I write this on my phone, outside of supermarkets. I showed up at 7:30 am, there was a lot of people in front of the store, keeping their numbers. Our life is over, the gaze says. But we don't wish to change. Filled with determination, we want to eat well. Everyone will protect his daily portion of fiber and aged meat, or another piece of his own.

Mówi się że jesteśmy jednym umysłem. Musi to być prawdą bo mamy jednakowe spojrzenie wszyscy. Nasze życie się skończyło… Dzielimy się tą samą myślą, ale jesteśmy tacy, jak przedtem. Zamknięci szczelnie w samotnych, osobnych światach. I. jest moją sąsiadka, obydwie mamy dzieci, ale mówiąc metaforycznie nie mogę jej dotknąć.

Przeżywamy osobno, chociaż brak mąki i drożdży w sklepie dotyczy nas wszystkich. Każdy z nas broni tego, co własne, osobiste, jak płatki śniadaniowe na przykład. Rozpoczynam dzień od Wheetabix, chrupiące zbożowe ciastka, które miękną w mleku natychmiast. Mój teść lubi wędlinę zwaną bresaola. Już dawno zapomniał, że kiedyś do jedzenia był chleb i nóż, to wszystko. Do konsumpcyjnego nadmiaru jest łatwo przywyknąć…

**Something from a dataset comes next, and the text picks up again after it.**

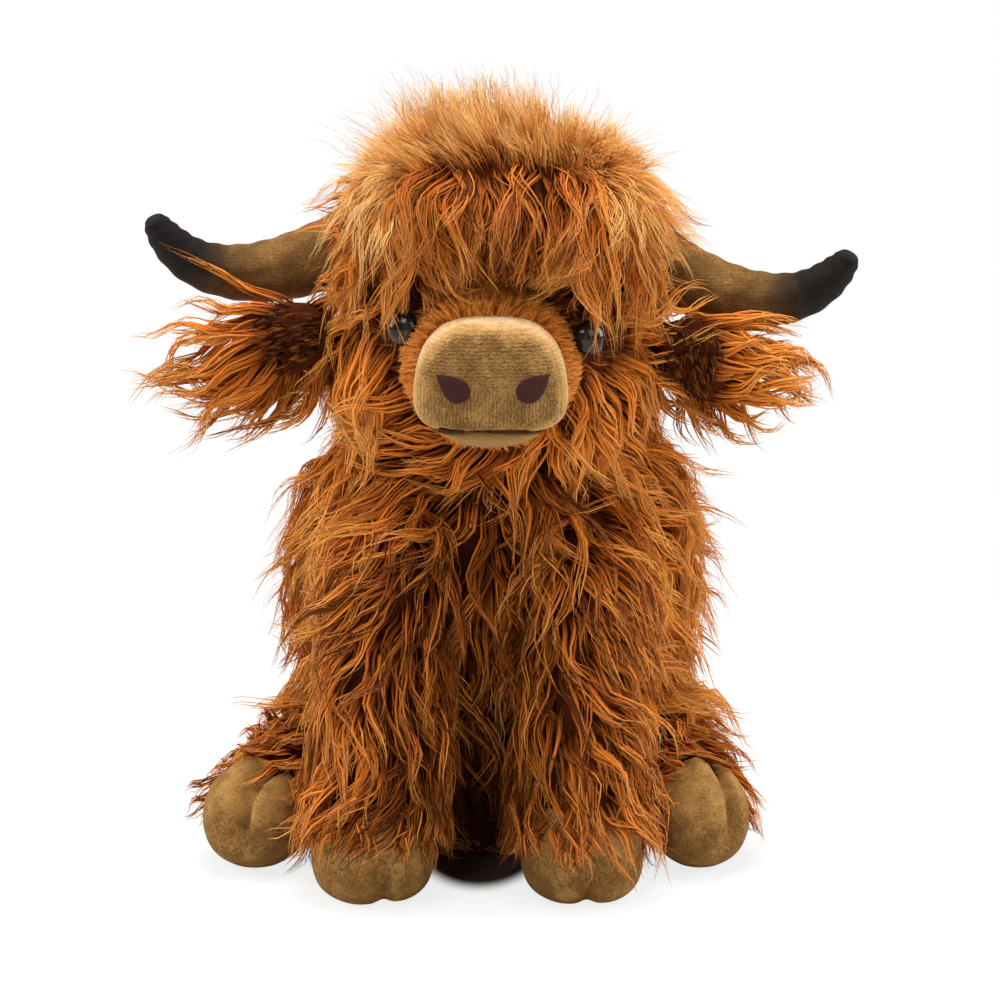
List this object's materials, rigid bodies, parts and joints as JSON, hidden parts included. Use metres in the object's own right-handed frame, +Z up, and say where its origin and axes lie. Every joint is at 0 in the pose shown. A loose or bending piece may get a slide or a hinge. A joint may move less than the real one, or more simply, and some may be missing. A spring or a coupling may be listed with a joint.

Piszę to na telefonie przed supermarketem. Zjawiłam się o siódmej trzydzieści, przed sklepem stała cała rzesza ludzi ściskających numerki. Nasze życie się skończyło mówią zmęczony spojrzenia. My jednak nie mamy ochoty się zmienić. Wypełnia nas determinacja, chcemy się dobrze odżywiać. Każdy będzie bronił codziennej porcji błonnika, długo dojrzewającej wędliny czy co tam ma swojego.